Having noted the disadvantages of unidirectional airflow in isolators, the significant advantage of the regime is the speed with which particles are purged from the critical working area. This is particularly useful in situations where both asepsis and containment are required, such as the processing of cytotoxic drugs. The problems associated with this type of work are discussed in more detail in Chapter 5, but briefly, negative pressure regime is often applied to cytotoxic isolators to protect the operators. Any leakage, however, may draw contamination into the isolator and put the patient at risk. If a unidirectional airflow regime is used, such particles are removed from the critical work area within seconds. Under a turbulent airflow regime, the particles may remain in circulation for minutes, thus increasing the chance of product contamination. For this reason, hospital pharmacy isolators used for cytotoxic work in the UK often use the unidirectional airflow regime. (Neiger, J.S., Negative Isolation, Cleanroom Technology, 2001; April: 24-25.)

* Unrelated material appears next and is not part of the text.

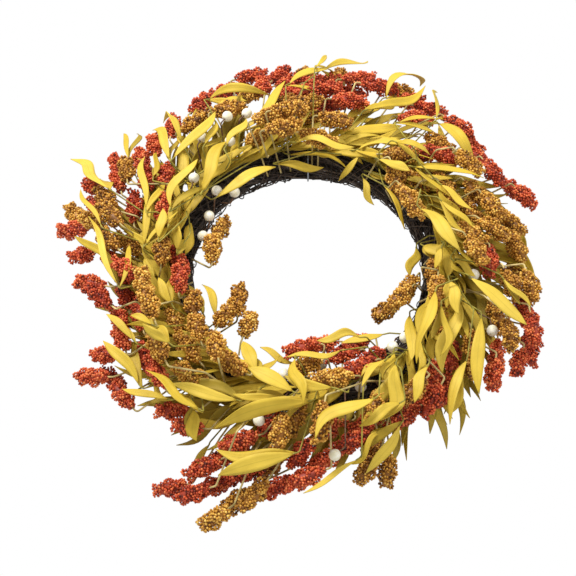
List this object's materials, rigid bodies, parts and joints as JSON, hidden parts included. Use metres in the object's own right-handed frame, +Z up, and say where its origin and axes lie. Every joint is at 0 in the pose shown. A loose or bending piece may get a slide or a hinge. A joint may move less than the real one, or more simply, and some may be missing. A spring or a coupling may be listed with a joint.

In the final analysis, the chosen airflow regime must reflect the balance between factors such as the sensitivity of the process in the isolator, the air quality of the isolator room, and the leak-tightness ("arimosis") of the isolator.
Figure 2.6 is a schematic drawing of the airflow through a unidirectional airflow isolator.
Semiunidirectional flow Whilst this may sound like a contradiction in terms, this semiunidirectional flow has found use in some isolators, such as those used for aseptic hospital pharmacy work. In this design, just a part of the roof of the isolator is made up of a panel HEPA filter, which generates a region of unidirectional flow
within the main body of the isolator. Curtains or plates are fitted to contain the flow down to perhaps 400 mm from the isolator floor, and air then spills out to give turbulent flow in the rest of the isolator. Thus, small-scale critical operations can be carried out in the region of unidirectional flow, while less critical work goes on in the main body of the unit. All of this can be engineered without recourse to the complexities of full unidirectional downflow. Figure 2.7 shows the airflow pattern of a semiunidirectional isolator.
Although unidirectional airflow regime isolators are complex and expensive, and the benefits may be perceived rather than actual, it seems likely that they will still be used in aseptic pharmaceutical operations. Change is only likely to occur in the wake of extensive data provision, which in turn means that a fairly comprehensive research programme is required. Possibly, such a programme could be coordinated by one of the learned bodies, such as the Parenteral Society (UK) or the PDA (U.S.), and the work shared among a number of pharmaceutical companies.